The IDA is the Irish Government agency responsible for attracting foreign investment to Ireland. They recently announced that employment levels in foreign-owned companies have reached 210,443. Some of the reasons why Ireland is seen as such an attractive location to so many leading companies including nine of the world’s top ten pharmaceutical companies are:

  • Location: Ireland is the closest EU country to the US. The access we have with direct flights to the Middle East, in particular Dubai, also boosts our chances of attracting the best companies and employees. The fact that we will soon become the only country in the EU where English is spoken fluently on a national level can only benefit us further. 
  • Education: In 2015 Irish graduates were credited as having the most highly employable graduates in the World. This is largely due to the Irish government committing to an annual investment of 10% in education compared to an EU average of 3%.
  • Tax: Our personal, business and even political relationships with the US appear to have weathered the first quarter of Trump in the White House. While mutterings sporadically arise in regards to how some countries perceive our tax breaks the fact is Ireland is fourth of the OECD 35 countries when it comes to ‘ease of doing business’.

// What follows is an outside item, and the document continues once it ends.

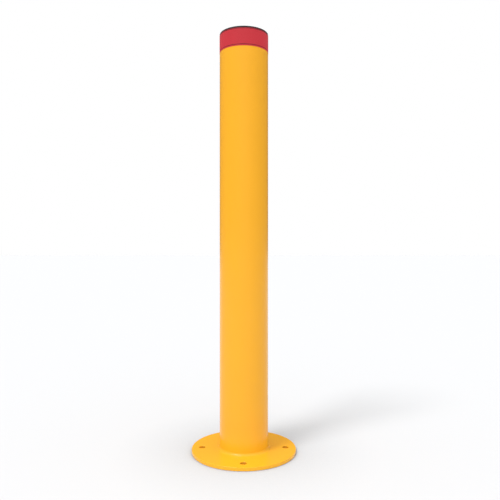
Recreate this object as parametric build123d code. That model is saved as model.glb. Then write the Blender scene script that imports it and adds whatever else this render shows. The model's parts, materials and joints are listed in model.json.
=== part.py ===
from build123d import *

import math
import os

# Surface-mounted steel safety bollard: a tube welded to a round, bolted base plate.
# Millimetres, +Z up. The origin is on the tube's axis at the underside of the base
# plate, which rests on the ground. The front is towards -Y.

# Overall
overall_height = 1200.0  # ground to the top of the cap

# Round hollow section of the post
tube_outer_diameter = 139.7
tube_wall = 5.0

# Base plate and its anchor holes
plate_diameter = 300.0
plate_thickness = 10.0
plate_edge_break = 1.5  # rounding of the plate's two outer edges
anchor_edge_distance = 30.0  # from the plate's edge to a hole's centre
anchor_hole_count = 4
anchor_hole_diameter = 18.0  # for M16 anchors
anchor_hole_edge_break = 0.8  # chamfer at the hole's upper edge

# Fillet weld all round the foot of the tube
weld_leg = 7.0
weld_hollow = 1.2  # how far the weld's face dips below a flat one

# Push-in plastic end cap
cap_flange_thickness = 4.5
cap_edge_radius = 0.8
cap_skirt_depth = 26.0
cap_skirt_wall = 3.0
cap_skirt_setback = 3.2  # from the tube's bore to the skirt's outside
cap_fin_count = 3
cap_fin_thickness = 1.4
cap_fin_clearance = 0.15  # from the tube's bore to the tip of a fin
cap_first_fin_drop = 5.0  # from the flange to the first fin's upper face
cap_last_fin_rise = 4.0  # from the skirt's lower end to the last fin's underside
cap_web_thickness = 2.5  # the cross of ribs under the flange
cap_web_depth = 12.0

# Reflective tape round the top of the tube
tape_width = 50.0
tape_thickness = 0.4
tape_lap_length = 16.0  # where the tape's end lies over its start, at the back

# Sizes that follow from the ones above
tube_radius = tube_outer_diameter / 2
bore_radius = tube_radius - tube_wall
tube_top = overall_height - cap_flange_thickness
anchor_circle_radius = plate_diameter / 2 - anchor_edge_distance
skirt_radius = bore_radius - cap_skirt_setback
skirt_bore_radius = skirt_radius - cap_skirt_wall
fin_radius = bore_radius - cap_fin_clearance
fin_stack = cap_skirt_depth - cap_first_fin_drop - cap_last_fin_rise - cap_fin_thickness
fin_pitch = fin_stack / (cap_fin_count - 1)


def ring(outer_radius, inner_radius, bottom, top):
    """An upright ring between two heights."""
    height = top - bottom
    outer = Cylinder(outer_radius, height, align=(Align.CENTER, Align.CENTER, Align.MIN))
    inner = Cylinder(inner_radius, height, align=(Align.CENTER, Align.CENTER, Align.MIN))
    return Pos(0, 0, bottom) * (outer - inner)


def make_base_plate():
    """Round plate with its anchor holes on the X and Y axes."""
    plate = Cylinder(
        plate_diameter / 2,
        plate_thickness,
        align=(Align.CENTER, Align.CENTER, Align.MIN),
    )
    rims = plate.edges().filter_by(GeomType.CIRCLE)
    plate = fillet(rims, plate_edge_break)

    hole = Cylinder(
        anchor_hole_diameter / 2,
        plate_thickness,
        align=(Align.CENTER, Align.CENTER, Align.MIN),
    )
    hole_mouth = Pos(0, 0, plate_thickness - anchor_hole_edge_break) * Cone(
        anchor_hole_diameter / 2,
        anchor_hole_diameter / 2 + anchor_hole_edge_break,
        anchor_hole_edge_break,
        align=(Align.CENTER, Align.CENTER, Align.MIN),
    )
    for place in PolarLocations(anchor_circle_radius, anchor_hole_count):
        plate -= place * (hole + hole_mouth)
    return plate


def make_post_tube():
    """Plain round tube, square cut at both ends, standing on the plate."""
    return ring(tube_radius, bore_radius, plate_thickness, tube_top)


def make_base_weld():
    """Fillet weld between the plate's top and the tube, with a slightly hollow face."""
    toe = (tube_radius + weld_leg, 0, plate_thickness)
    root = (tube_radius, 0, plate_thickness)
    head = (tube_radius, 0, plate_thickness + weld_leg)
    throat = weld_leg / 2 - weld_hollow / math.sqrt(2)
    middle = (tube_radius + throat, 0, plate_thickness + throat)
    outline = Line(toe, root) + Line(root, head) + ThreePointArc(head, middle, toe)
    return revolve(make_face(outline), Axis.Z)


def make_top_cap():
    """Cap with a flange as wide as the tube and a hollow finned skirt inside it."""
    flange = Pos(0, 0, tube_top) * Cylinder(
        tube_radius,
        cap_flange_thickness,
        align=(Align.CENTER, Align.CENTER, Align.MIN),
    )
    top_rim = flange.edges().filter_by(GeomType.CIRCLE).sort_by(Axis.Z)[-1]
    cap = fillet(top_rim, cap_edge_radius)

    cap += ring(skirt_radius, skirt_bore_radius, tube_top - cap_skirt_depth, tube_top)
    for number in range(cap_fin_count):
        fin_top = tube_top - cap_first_fin_drop - number * fin_pitch
        cap += ring(fin_radius, skirt_bore_radius, fin_top - cap_fin_thickness, fin_top)

    web_centre = tube_top - cap_web_depth / 2
    web_length = 2 * (skirt_bore_radius + cap_skirt_wall / 2)
    cap += Pos(0, 0, web_centre) * Box(web_length, cap_web_thickness, cap_web_depth)
    cap += Pos(0, 0, web_centre) * Box(cap_web_thickness, web_length, cap_web_depth)
    return cap


def make_reflective_band():
    """Tape wrapped once round the tube, its end lapped over its start at the back."""
    tape_bottom = tube_top - tape_width
    first_layer = tube_radius + tape_thickness
    second_layer = first_layer + tape_thickness
    wrap = ring(first_layer, tube_radius, tape_bottom, tube_top)

    half_lap = math.degrees(tape_lap_length / first_layer) / 2
    lap_profile = Pos(first_layer + tape_thickness / 2, 0, tape_bottom + tape_width / 2)
    lap_section = lap_profile * Rot(90, 0, 0) * Rectangle(second_layer - first_layer, tape_width)
    lap = revolve(lap_section, Axis.Z, 2 * half_lap)
    return wrap + Rot(0, 0, 90 - half_lap) * lap


def write_part(shape, node):
    """Write one piece to its own file, named after the piece."""
    shape.label = node
    export_step(shape, f"parts/{node}.step")


os.makedirs("parts", exist_ok=True)
write_part(make_base_plate(), "base_plate")
write_part(make_post_tube(), "post_tube")
write_part(make_base_weld(), "base_weld")
write_part(make_top_cap(), "top_cap")
write_part(make_reflective_band(), "reflective_band")
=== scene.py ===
import json
import math

import bmesh
import bpy
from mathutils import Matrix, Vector


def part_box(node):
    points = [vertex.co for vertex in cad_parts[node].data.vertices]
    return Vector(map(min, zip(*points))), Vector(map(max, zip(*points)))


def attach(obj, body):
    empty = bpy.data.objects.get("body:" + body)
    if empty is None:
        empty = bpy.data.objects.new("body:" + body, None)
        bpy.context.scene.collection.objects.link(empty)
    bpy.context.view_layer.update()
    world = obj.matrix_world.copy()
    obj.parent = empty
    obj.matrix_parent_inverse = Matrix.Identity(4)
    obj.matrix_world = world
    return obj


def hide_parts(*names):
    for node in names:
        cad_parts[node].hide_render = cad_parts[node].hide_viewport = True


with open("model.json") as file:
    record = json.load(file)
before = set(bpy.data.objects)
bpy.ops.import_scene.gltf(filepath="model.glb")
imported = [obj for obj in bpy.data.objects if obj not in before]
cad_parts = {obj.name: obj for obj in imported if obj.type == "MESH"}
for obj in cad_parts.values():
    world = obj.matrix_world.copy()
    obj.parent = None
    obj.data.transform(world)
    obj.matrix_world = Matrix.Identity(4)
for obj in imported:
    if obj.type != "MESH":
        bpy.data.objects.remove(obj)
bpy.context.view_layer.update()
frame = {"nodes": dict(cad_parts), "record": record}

mounts = {mount["name"]: mount for mount in frame["record"]["mounts"]}
anchorBolts = mounts["anchor_bolts"]["dims"]
mm = 0.001
print("frame loaded, nodes:", ", ".join(sorted(frame["nodes"])))


# small helpers for node trees, used by materials and by Geometry Nodes alike

def feed(tree, socket, value):
    if isinstance(value, bpy.types.NodeSocket):
        tree.links.new(value, socket)
    else:
        socket.default_value = value


def mathNode(tree, operation, *values):
    node = tree.nodes.new("ShaderNodeMath")
    node.operation = operation
    for socket, value in zip(node.inputs, values):
        feed(tree, socket, value)
    return node.outputs[0]


def vectorNode(tree, operation, *values):
    node = tree.nodes.new("ShaderNodeVectorMath")
    node.operation = operation
    for socket, value in zip(node.inputs, values):
        feed(tree, socket, value)
    scalar = operation in {"DOT_PRODUCT", "LENGTH", "DISTANCE"}
    return node.outputs["Value" if scalar else "Vector"]


def rangeNode(tree, value, fromLow, fromHigh, toLow, toHigh, smooth=False):
    node = tree.nodes.new("ShaderNodeMapRange")
    node.interpolation_type = "SMOOTHSTEP" if smooth else "LINEAR"
    for name, number in zip(
        ("Value", "From Min", "From Max", "To Min", "To Max"),
        (value, fromLow, fromHigh, toLow, toHigh),
    ):
        feed(tree, node.inputs[name], number)
    return node.outputs["Result"]


def noiseNode(tree, vector, scale, detail=2.0, roughness=0.5, dimensions="3D"):
    node = tree.nodes.new("ShaderNodeTexNoise")
    node.noise_dimensions = dimensions
    feed(tree, node.inputs["Vector"], vector)
    feed(tree, node.inputs["Scale"], scale)
    feed(tree, node.inputs["Detail"], detail)
    feed(tree, node.inputs["Roughness"], roughness)
    return node.outputs["Fac"]


def newTree(name, kind, inputs, outputs):
    # inputs are (name, socket type, value), outputs are (name, socket type)
    tree = bpy.data.node_groups.new(name, kind)
    for label, socketType, value in inputs:
        socket = tree.interface.new_socket(label, in_out="INPUT", socket_type=socketType)
        if value is not None:
            socket.default_value = value
    for label, socketType in outputs:
        tree.interface.new_socket(label, in_out="OUTPUT", socket_type=socketType)
    given = tree.nodes.new("NodeGroupInput").outputs
    result = tree.nodes.new("NodeGroupOutput").inputs
    return tree, given, result


def placeGroup(tree, group, **values):
    # a keyword such as cellSize feeds the input named Cell Size
    node = tree.nodes.new("ShaderNodeGroup")
    node.node_tree = group
    for key, value in values.items():
        label = "".join(" " + c if c.isupper() else c for c in key).title()
        feed(tree, node.inputs[label], value)
    return node.outputs


# shader groups, each built once

wallSlack = 0.3 * mm   # a point this far off a wall still counts as on it


def makePeelGroup():
    # the soft dimples of a sprayed or moulded skin
    tree, given, result = newTree(
        "peelRelief",
        "ShaderNodeTree",
        [
            ("Vector", "NodeSocketVector", None),
            ("Cell Size", "NodeSocketFloat", 0.003),
            ("Flow Size", "NodeSocketFloat", 0.02),
            ("Flow Share", "NodeSocketFloat", 0.4),
        ],
        [("Height", "NodeSocketFloat")],
    )
    cells = noiseNode(tree, given["Vector"], mathNode(tree, "DIVIDE", 1.0, given["Cell Size"]), 1.0)
    flow = noiseNode(tree, given["Vector"], mathNode(tree, "DIVIDE", 1.0, given["Flow Size"]), 1.0)
    dimples = rangeNode(tree, cells, 0.3, 0.7, 0.0, 1.0, smooth=True)
    slow = mathNode(tree, "MULTIPLY", flow, given["Flow Share"])
    feed(tree, result["Height"], mathNode(tree, "ADD", dimples, slow))
    return tree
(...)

    Closer to home, angel investment is heavily promoted in Ireland with incentives that encourage investment by some of our leading business figures. A recent example is the investment that Cork native and VoxPro co-founder Dan Kiely made in Irish startup company Abodoo. 

These are just some of the reasons why my colleague Jean Ward and I are lucky enough to be involved in so many manufacturing, automation and process engineering roles. The aforementioned nine leading pharmaceutical companies working closely with the IDA employ a staggering 25,000 people in Ireland. No surprise then that the IDA exceeded their five-year job creation target two years early as a result of attracting other leading companies such as Stryker, BD, Abbott and Boston Scientific. The recently published 2018 Engineering  Salary Guide complied by Morgan McKinley reflects the growth in employment levels

In the week leading up to Christmas the engineering recruitment team in Morgan McKinley hosted a series of open days aimed at meeting expats home for the festive season. The level of interest made the whole experience very worthwhile, we even had one mother from Mayo wondering what opportunities existed for her son currently working in New Zealand.

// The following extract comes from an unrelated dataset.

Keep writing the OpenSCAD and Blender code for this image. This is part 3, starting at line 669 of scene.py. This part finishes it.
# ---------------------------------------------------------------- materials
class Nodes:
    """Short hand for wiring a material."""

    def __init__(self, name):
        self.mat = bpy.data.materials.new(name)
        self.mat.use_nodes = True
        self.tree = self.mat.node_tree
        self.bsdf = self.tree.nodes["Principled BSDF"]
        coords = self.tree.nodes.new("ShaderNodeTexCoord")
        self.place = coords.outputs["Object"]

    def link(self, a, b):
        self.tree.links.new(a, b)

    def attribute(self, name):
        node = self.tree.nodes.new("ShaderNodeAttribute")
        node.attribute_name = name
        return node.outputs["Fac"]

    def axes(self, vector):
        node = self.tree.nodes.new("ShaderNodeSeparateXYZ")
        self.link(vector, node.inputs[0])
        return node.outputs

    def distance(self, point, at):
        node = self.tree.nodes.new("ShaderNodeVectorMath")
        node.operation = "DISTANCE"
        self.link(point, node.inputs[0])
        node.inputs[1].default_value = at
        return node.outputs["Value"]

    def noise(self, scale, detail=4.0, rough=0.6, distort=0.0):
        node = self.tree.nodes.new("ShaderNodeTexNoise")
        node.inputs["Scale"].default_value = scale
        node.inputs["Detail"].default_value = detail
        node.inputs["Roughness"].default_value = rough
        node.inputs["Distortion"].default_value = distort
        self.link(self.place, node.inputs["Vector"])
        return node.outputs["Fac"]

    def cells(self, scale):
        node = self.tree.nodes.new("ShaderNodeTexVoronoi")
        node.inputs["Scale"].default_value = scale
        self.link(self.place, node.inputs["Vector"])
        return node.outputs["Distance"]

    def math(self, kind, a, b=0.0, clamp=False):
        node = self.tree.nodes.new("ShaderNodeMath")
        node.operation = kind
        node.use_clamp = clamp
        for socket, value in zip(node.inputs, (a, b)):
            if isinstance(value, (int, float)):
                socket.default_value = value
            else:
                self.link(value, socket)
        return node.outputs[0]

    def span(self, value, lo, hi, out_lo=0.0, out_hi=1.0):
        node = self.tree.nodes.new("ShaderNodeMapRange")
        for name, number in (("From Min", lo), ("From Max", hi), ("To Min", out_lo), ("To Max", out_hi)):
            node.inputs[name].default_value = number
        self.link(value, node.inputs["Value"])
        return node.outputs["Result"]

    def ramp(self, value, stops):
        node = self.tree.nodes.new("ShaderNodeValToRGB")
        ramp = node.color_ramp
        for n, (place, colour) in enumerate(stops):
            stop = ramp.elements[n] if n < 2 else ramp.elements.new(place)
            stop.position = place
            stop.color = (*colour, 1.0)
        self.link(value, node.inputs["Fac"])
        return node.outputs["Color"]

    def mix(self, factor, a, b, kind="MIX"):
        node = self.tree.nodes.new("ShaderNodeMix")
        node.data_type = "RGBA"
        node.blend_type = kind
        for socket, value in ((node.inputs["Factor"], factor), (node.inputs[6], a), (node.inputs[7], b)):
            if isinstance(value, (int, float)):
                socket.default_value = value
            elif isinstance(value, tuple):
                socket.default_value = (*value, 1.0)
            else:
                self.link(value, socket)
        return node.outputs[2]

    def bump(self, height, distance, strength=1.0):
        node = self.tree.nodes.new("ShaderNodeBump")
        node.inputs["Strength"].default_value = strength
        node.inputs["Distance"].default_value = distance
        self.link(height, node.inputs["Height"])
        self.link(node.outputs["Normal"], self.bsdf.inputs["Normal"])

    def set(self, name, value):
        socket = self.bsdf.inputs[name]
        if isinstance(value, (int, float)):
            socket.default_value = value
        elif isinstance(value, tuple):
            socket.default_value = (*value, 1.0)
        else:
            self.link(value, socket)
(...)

In the information we received from perspective parents we learnt that the main item concerning those looking to move home is the housing crisis the country is facing in large urban areas throughout the country. The general consensus from those we met seems to be that professionals returning home don’t necessarily mind paying rent but they would like to live somewhere that reflects the amount of rent they are paying compared to what they have become used to living in Vancouver, or Sydney or Shanghai. 

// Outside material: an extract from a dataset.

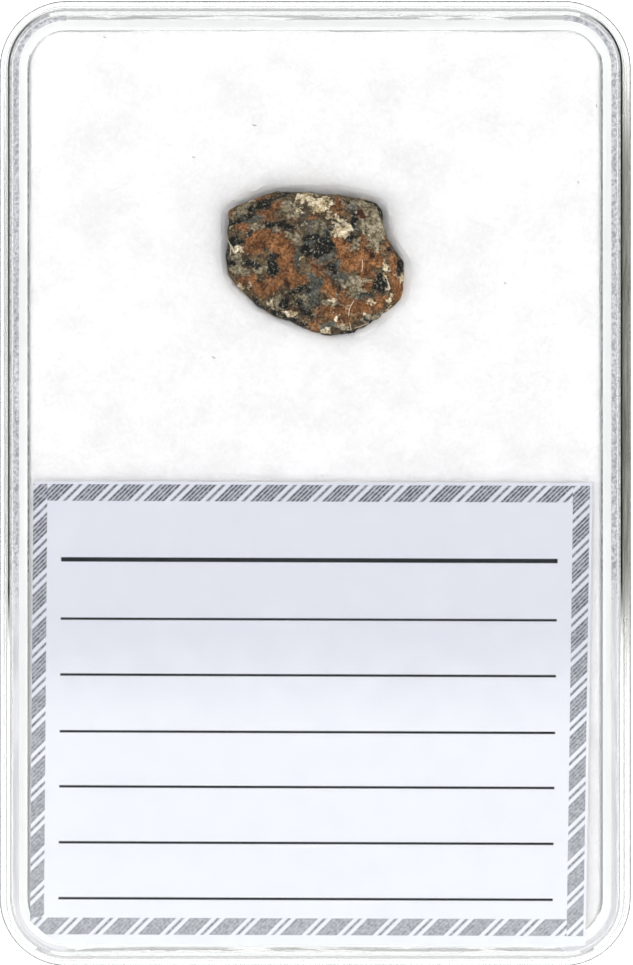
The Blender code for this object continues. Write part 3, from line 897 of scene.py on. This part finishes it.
def makeStoneMaterial():
    material, tree, shader = newMaterial("lunarBreccia", Roughness=0.7,
                                         Specular_IOR_Level=0.05)
    add = partial(addNode, tree)
    coords = add("TexCoord", output="Object")
    patterns = []
    for size, detail, shift, roughness in stone["patterns"].values():
        shifted = add("Mapping", {"Vector": coords, "Location": (shift, shift, 0)})
        patterns.append(add("TexNoise", {"Vector": shifted, "Scale": 1 / (size * mm),
                                         "Detail": detail, "Roughness": roughness}))
    grain, lumps, sparkle = patterns
    byGrain = add("MapRange", (grain, 0.38, 0.62))
    byLumps = add("MapRange", (lumps, 0.36, 0.64))

    def look(kind):
        # four tones of one kind of rock, by its grain and by its lumps
        a, b, c, d = stoneColours[kind]
        dull = add("Mix", {0: byGrain, 6: a, 7: b}, 2, data_type="RGBA")
        bright = add("Mix", {0: byGrain, 6: c, 7: d}, 2, data_type="RGBA")
        return add("Mix", {0: byLumps, 6: dull, 7: bright}, 2, data_type="RGBA")

    # both make the clasts' edges ragged
    edge = 0.0
    for pattern, strength in ((lumps, 0.6), (grain, 0.75)):
        ragged = add("Math", (pattern, 0.5), operation="SUBTRACT")
        edge = add("Math", (ragged, strength, edge), operation="MULTIPLY_ADD")
    colour = look("matrix")
    for kind, (low, high) in stone["edges"].items():
        field = add("Attribute", output="Fac", attribute_name=kind)
        reach = add("Math", (field, edge), operation="ADD")
        if kind in ("olive", "cream", "grey"):
            # painted shade: a thin dark line round these clasts, where the gap round them is in
            # shadow
            seam = add("MapRange", (reach, low - 0.2, low - 0.06, 0.0, 0.55))
            inner = add("MapRange", (reach, low + 0.02, low - 0.04))
            seam = add("Math", (seam, inner), operation="MULTIPLY")
            colour = add("Mix", {0: seam, 6: colour, 7: "#1E1911"}, 2, data_type="RGBA")
        rock = look(kind)
        if kind == "black":
            # glassy, with small bright glints
            glints = add("MapRange", (grain, 0.57, 0.68, 0.0, 0.85))
            rock = add("Mix", {0: glints, 6: rock, 7: "#B5AF9F"}, 2, data_type="RGBA")
        covered = add("MapRange", (reach, low, high))
        colour = add("Mix", {0: covered, 6: colour, 7: rock}, 2, data_type="RGBA")
    # painted shade in short open cracks, and then pale and dark specks over all
    shake = add("TexNoise", {"Vector": coords, "Scale": 1 / (0.7 * mm)}, "Color")
    shaken = add("VectorMath", (shake, [0.6 * mm] * 3, coords), operation="MULTIPLY_ADD")
    cells = add("TexVoronoi", {"Vector": shaken, "Scale": 1 / (1.0 * mm)}, "Distance",
                feature="DISTANCE_TO_EDGE")
    crackShade = add("MapRange", (cells, 0.06, 0.015, 0.0, 0.6))
    broken = add("MapRange", (lumps, 0.6, 0.45))
    crackShade = add("Math", (crackShade, broken), operation="MULTIPLY")
    pale = add("MapRange", (sparkle, 0.64, 0.8, 0.0, 0.55))
    dark = add("MapRange", (sparkle, 0.37, 0.25, 0.0, 0.6))
    for amount, tone in ((crackShade, "#17130C"), (pale, "#C9BEA6"), (dark, "#15120C")):
        colour = add("Mix", {0: amount, 6: colour, 7: tone}, 2, data_type="RGBA")
    # painted light: the colour is made a little brighter towards the right, standing in for the
    # fall of the light across the stone
    x = add("SeparateXYZ", (coords,), "X")
    lightFalloff = add("MapRange", (x, -4.5 * mm, 4 * mm, 0.95, 1.17))
    litStone = add("HueSaturation", {"Color": colour, "Saturation": 1.03, "Value": lightFalloff})
    tree.links.new(litStone, shader.inputs["Base Color"])
    bump = add("Bump", {"Height": grain, "Strength": 0.8, "Distance": 0.06 * mm})
    bump = add("Bump", {"Height": lumps, "Strength": 0.7, "Distance": 0.12 * mm, "Normal": bump})
    tree.links.new(bump, shader.inputs["Normal"])
    return material


def makeStone():
    piece = copyOfNode("meteorite", "brecciaFragment")
    remeshEvenly(piece, stone["voxel"], stone["soften"])
    for size, height in zip(stone["grainSize"], stone["grain"]):
        addNoiseShift(piece, f"grain{size}", size, height)
    applyModifiers(piece)
    places, fields = paintClasts(piece)
    normals = np.zeros(len(places) * 3)
    piece.data.vertices.foreach_get("normal", normals)
    normals = normals.reshape(-1, 3)
    rise = sum(height * np.clip(fields[kind] - 0.3, 0, 0.5) * 2
               for kind, height in stone["relief"].items())
    moved = places + normals * rise[:, None]
    moved[:, 0] += stone["place"][0]
    moved[:, 1] += stone["place"][1]
    piece.data.vertices.foreach_set("co", (moved * mm).ravel())
    piece.data.update()
    onlySelect(piece)
    bpy.ops.object.shade_smooth()
    finishPiece(piece, makeStoneMaterial(), "breccia", "meteorite")
    return piece


# Loose fibres of the wadding that cling to the stone, and grey flecks of lint on the wadding

loose = {
    "hairRadius": 0.018, "hairLift": 0.03, "hairColour": "#E9DFCB",
    "fleckRadius": 0.028, "fleckLift": 0.0, "fleckColour": "#9A9994",
    # runs of points in mm from the middle of the stone
    "hairs": (
        ((2.25, -2.25), (2.02, -2.6), (1.93, -3.0), (1.96, -3.45), (2.08, -4.0)),
        ((1.85, -4.0), (2.3, -3.9), (2.75, -3.75), (3.15, -3.58)),
        ((-5.35, 1.45), (-5.12, 1.15), (-5.1, 0.75), (-5.15, 0.45), (-5.35, 0.05)),
        ((-5.12, 1.1), (-4.95, 0.9), (-4.98, 0.65)), ((2.75, 0.2), (2.78, -0.15), (2.72, -0.5)),
        ((-4.1, 3.95), (-3.9, 4.15), (-3.75, 4.2)), ((0.6, 4.5), (0.95, 4.35), (1.15, 4.1)),
    ),
    # runs of points in mm on the box
    "flecks": (
        ((-3.75, 21.5), (-3.6, 21.42), (-3.5, 21.45)), ((-7.35, 19.6), (-7.2, 19.5)),
        ((15.7, 18.1), (15.78, 17.95)), ((-6.15, 7.62), (-6.05, 7.5), (-5.95, 7.52)),
        ((11.3, 12.05), (11.42, 11.95)), ((-15.75, 27.0), (-15.6, 26.95)),
        ((-12.65, 26.75), (-12.5, 26.7)), ((16.8, 22.7), (16.85, 22.55)),
    ),
}


def addStrand(points, radius, beneath, lift):
    # a thin thread through the points, laid on the piece beneath it
    curve = bpy.data.curves.new("strand", "CURVE")
    curve.dimensions = "3D"
    curve.bevel_depth = radius * mm
    curve.bevel_resolution = 0
    curve.use_fill_caps = True
    spline = curve.splines.new("NURBS")
    spline.points.add(len(points) - 1)
    spline.use_endpoint_u = True
    spline.order_u = min(3, len(points))
    spline.resolution_u = 6
    tree = treeOf(beneath.data)
    for point, (x, y) in zip(spline.points, points):
        hit = tree.ray_cast(Vector((x * mm, y * mm, boxHigh.z)), Vector((0, 0, -1)))[0]
        height = hit.z if hit else boxHigh.z - 2 * mm
        point.co = (x * mm, y * mm, height + lift * mm, 1)
    strand = bpy.data.objects.new("strand", curve)
    scene.collection.objects.link(strand)
    onlySelect(strand)
    bpy.ops.object.convert(target="MESH")
    return bpy.context.object


def makeLooseFibres(name, kind, runs, beneath):
    strands = [addStrand(run, loose[kind + "Radius"], beneath, loose[kind + "Lift"])
               for run in runs]
    onlySelect(strands[0])
    for strand in strands:
        strand.select_set(True)
    bpy.ops.object.join()
    piece = bpy.context.object
    piece.name = name
    bpy.ops.object.shade_smooth()
    # single cotton fibres and grey lint are both matt
    material = newMaterial(name, Roughness=0.9, Specular_IOR_Level=0.1,
                           Base_Color=linear(loose[kind + "Colour"]))[0]
    finishPiece(piece, material, "wadding")


addCamera()
addLightTent()
addSoftBoxes()
makeFloor()
print("camera, light and floor are set")
plastic = makeClearPlastic()
makeTray(plastic)
makeLid(plastic)
print("clear box is made")
wadding = makePadding()
print("wadding is made:", len(wadding.data.polygons), "faces")
makeLabel()
print("label is made")
meteorite = makeStone()
print("stone is made:", len(meteorite.data.polygons), "faces")
centreX, centreY = stone["place"]
hairRuns = [[(x + centreX, y + centreY) for x, y in run] for run in loose["hairs"]]
makeLooseFibres("clingingFibres", "hair", hairRuns, meteorite)
makeLooseFibres("lintFlecks", "fleck", loose["flecks"], wadding)
print("loose fibres are laid")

Since the beginning of December we have also noticed a huge amount of interest in engineering applications for jobs from highly-skilled non-EU members looking to align themselves with some of our clients. It’s inevitable that visa applications will rise over the coming 12 months. If the trend continues more and more critical skill visas will also need to be issued in order to meet the demand that is going to be there.

According to Philip O'Sullivan, Chief Economist with Investec, “The pace of growth in the manufacturing sector as 2017 came to an end was the strongest in almost 20 years.” It was a similar picture for manufacturers across the EU. Despite the uncertainty over Brexit and Trump, the good news is that engineering jobs will continue to rise in Ireland. The IDA have carried out Trojan work in recent years to ensure Ireland continues to be an attractive and viable location for further foreign direct investment and growth. While investment from the USA may drop slightly in 2018 it is expected to rise from other countries with an overall employment growth of +2.2% expected for Ireland this coming year.